» **Exercise instructions**: Take the data below and write out exactly the lines from the one with "Keep writing the" through the one with "the imported model."; omit every other line.
***** Data for the task *****
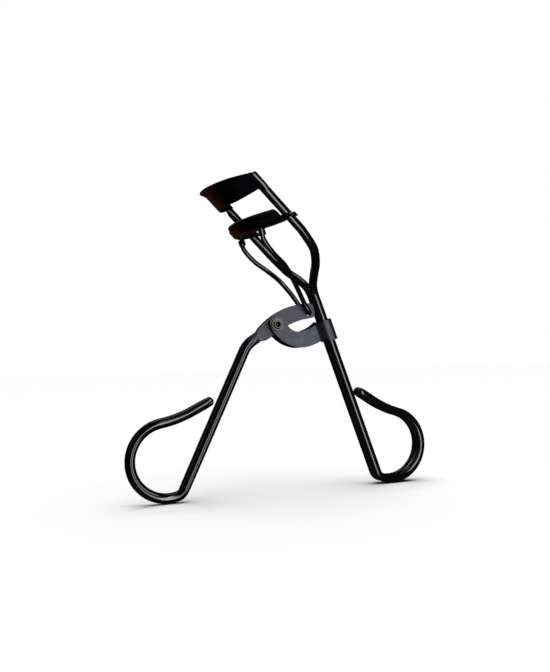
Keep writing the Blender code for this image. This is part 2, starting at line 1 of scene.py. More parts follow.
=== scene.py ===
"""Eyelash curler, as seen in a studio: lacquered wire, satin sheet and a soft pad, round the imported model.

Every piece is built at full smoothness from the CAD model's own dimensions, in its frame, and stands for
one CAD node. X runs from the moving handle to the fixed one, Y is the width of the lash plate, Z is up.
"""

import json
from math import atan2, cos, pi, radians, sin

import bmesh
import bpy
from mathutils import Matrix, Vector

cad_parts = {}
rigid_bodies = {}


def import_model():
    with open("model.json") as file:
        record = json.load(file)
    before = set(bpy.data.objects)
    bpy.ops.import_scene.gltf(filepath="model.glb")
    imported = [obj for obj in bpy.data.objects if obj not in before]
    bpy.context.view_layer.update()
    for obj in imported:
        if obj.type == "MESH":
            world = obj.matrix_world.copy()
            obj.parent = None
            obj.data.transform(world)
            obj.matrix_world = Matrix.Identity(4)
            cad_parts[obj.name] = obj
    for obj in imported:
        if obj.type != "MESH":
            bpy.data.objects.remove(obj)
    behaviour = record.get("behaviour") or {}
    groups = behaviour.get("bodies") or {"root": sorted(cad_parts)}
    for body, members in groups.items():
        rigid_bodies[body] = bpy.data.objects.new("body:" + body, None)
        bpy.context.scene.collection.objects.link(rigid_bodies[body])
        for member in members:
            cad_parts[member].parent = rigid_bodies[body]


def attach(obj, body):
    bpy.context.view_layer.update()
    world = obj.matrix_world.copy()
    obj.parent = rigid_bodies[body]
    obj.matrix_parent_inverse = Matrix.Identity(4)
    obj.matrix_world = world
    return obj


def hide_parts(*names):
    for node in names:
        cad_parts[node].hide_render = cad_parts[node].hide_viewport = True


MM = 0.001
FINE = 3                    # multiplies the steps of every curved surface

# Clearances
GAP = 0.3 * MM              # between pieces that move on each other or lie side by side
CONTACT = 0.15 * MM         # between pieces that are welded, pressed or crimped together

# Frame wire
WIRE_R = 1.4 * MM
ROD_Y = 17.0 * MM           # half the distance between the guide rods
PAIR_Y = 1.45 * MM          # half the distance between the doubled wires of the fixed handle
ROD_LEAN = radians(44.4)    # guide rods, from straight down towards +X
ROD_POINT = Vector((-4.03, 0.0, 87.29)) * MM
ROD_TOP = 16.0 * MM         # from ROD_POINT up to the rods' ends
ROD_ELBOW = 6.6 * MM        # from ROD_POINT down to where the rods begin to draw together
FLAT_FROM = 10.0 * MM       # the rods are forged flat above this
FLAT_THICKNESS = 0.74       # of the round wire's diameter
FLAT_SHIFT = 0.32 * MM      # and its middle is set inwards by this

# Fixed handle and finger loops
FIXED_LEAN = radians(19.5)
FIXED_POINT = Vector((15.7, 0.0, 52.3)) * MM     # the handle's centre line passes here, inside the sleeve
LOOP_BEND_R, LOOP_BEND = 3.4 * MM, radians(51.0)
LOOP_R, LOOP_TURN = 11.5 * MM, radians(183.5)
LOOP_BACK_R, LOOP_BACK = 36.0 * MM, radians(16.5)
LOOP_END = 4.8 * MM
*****
***** Data for the task *****
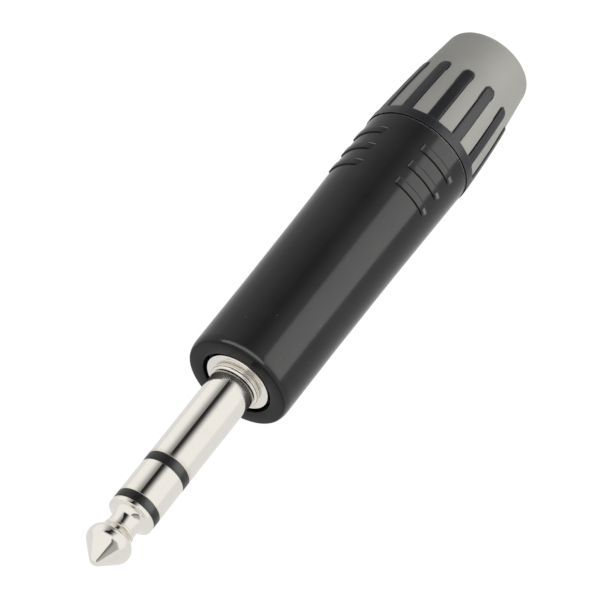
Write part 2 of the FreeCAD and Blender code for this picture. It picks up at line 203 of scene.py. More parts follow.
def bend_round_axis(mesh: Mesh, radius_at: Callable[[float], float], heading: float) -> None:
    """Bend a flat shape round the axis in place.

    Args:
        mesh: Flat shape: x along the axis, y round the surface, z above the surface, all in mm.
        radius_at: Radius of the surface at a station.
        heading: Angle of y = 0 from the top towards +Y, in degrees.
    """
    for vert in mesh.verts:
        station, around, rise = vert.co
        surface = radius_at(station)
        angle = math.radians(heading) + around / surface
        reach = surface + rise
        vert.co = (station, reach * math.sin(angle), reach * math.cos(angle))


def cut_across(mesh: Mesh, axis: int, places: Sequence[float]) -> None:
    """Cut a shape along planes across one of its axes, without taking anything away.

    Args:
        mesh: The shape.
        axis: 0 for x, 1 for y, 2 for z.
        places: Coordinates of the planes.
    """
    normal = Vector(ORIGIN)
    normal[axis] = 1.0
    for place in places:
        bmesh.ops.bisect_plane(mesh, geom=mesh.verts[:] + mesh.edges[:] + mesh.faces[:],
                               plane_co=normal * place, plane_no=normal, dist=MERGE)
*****
» **Task answer**:
Keep writing the Blender code for this image. This is part 2, starting at line 1 of scene.py. More parts follow.
=== scene.py ===
"""Eyelash curler, as seen in a studio: lacquered wire, satin sheet and a soft pad, round the imported model.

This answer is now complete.